Wed, 09/05/2012 - 12:43pm
Here in Flint, we have two middle college high schools, one on the campus of the University of Michigan-Flint and another on Mott Community College -- Mott's middle college high school has been operating for 20 years under the capable direction of Principal Chery Wagonlander. Michigan (and Ms. Wagonlander) has been a leader in this movement, taking its cue from the first middle college high school established in New York City. Here's a link to a story about the Mott Middle College High School -- if you're interested. They've been collecting stats for many years on the impact of this model: http://www.mott.org/news/news/2009/mottmiddlecollege.
Barbara Moorhouse
Sun, 09/09/2012 - 4:33pm
It's been about 20 years since my 2 children graduated from high school so things may have changed a lot in high school since then.

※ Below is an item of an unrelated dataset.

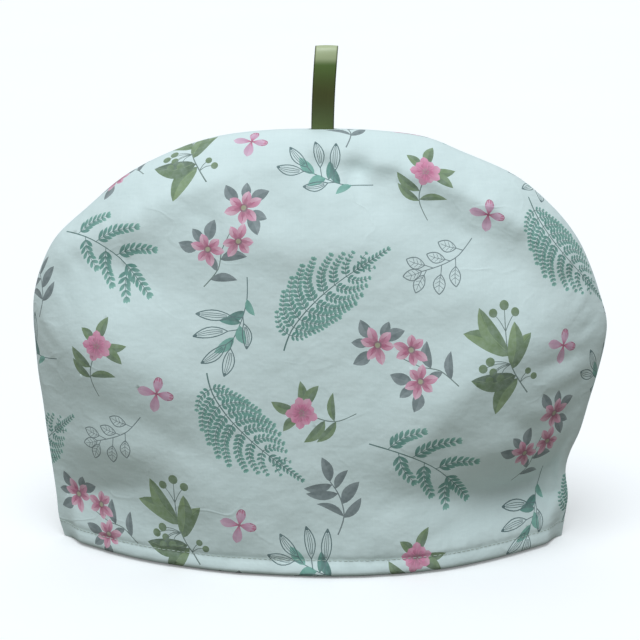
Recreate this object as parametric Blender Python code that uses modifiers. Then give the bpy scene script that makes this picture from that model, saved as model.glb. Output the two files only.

But I don't really understand this push towards dual enrollment. A student can be kept very busy taking Advance Placement courses throughout their high school career, assuming their school offers them. If the student gets a high enough score on the AP test, they get college credit for it at many institutions. Our son received a semester's worth of credit when he entered a private college and could have gotten more if he had applied himself more in his other AP classes. Our daughter took the same classes, but generally didn't take the tests by choice. But she was well prepared to enter a good Midwestern private school and did well there. If a good student doesn't have these opportunities, then dual enrollment makes sense. David Dugger points out that high school students in other countries are "doing much higher level work" than our students are. What he and so many others fail to know/point out/remember, is that most other countries have two tiers so that only the best/smartest, etc. students enter what they call high school and the others enter trade schools/apprenticeships,etc. So he and others are comparing apples and oranges.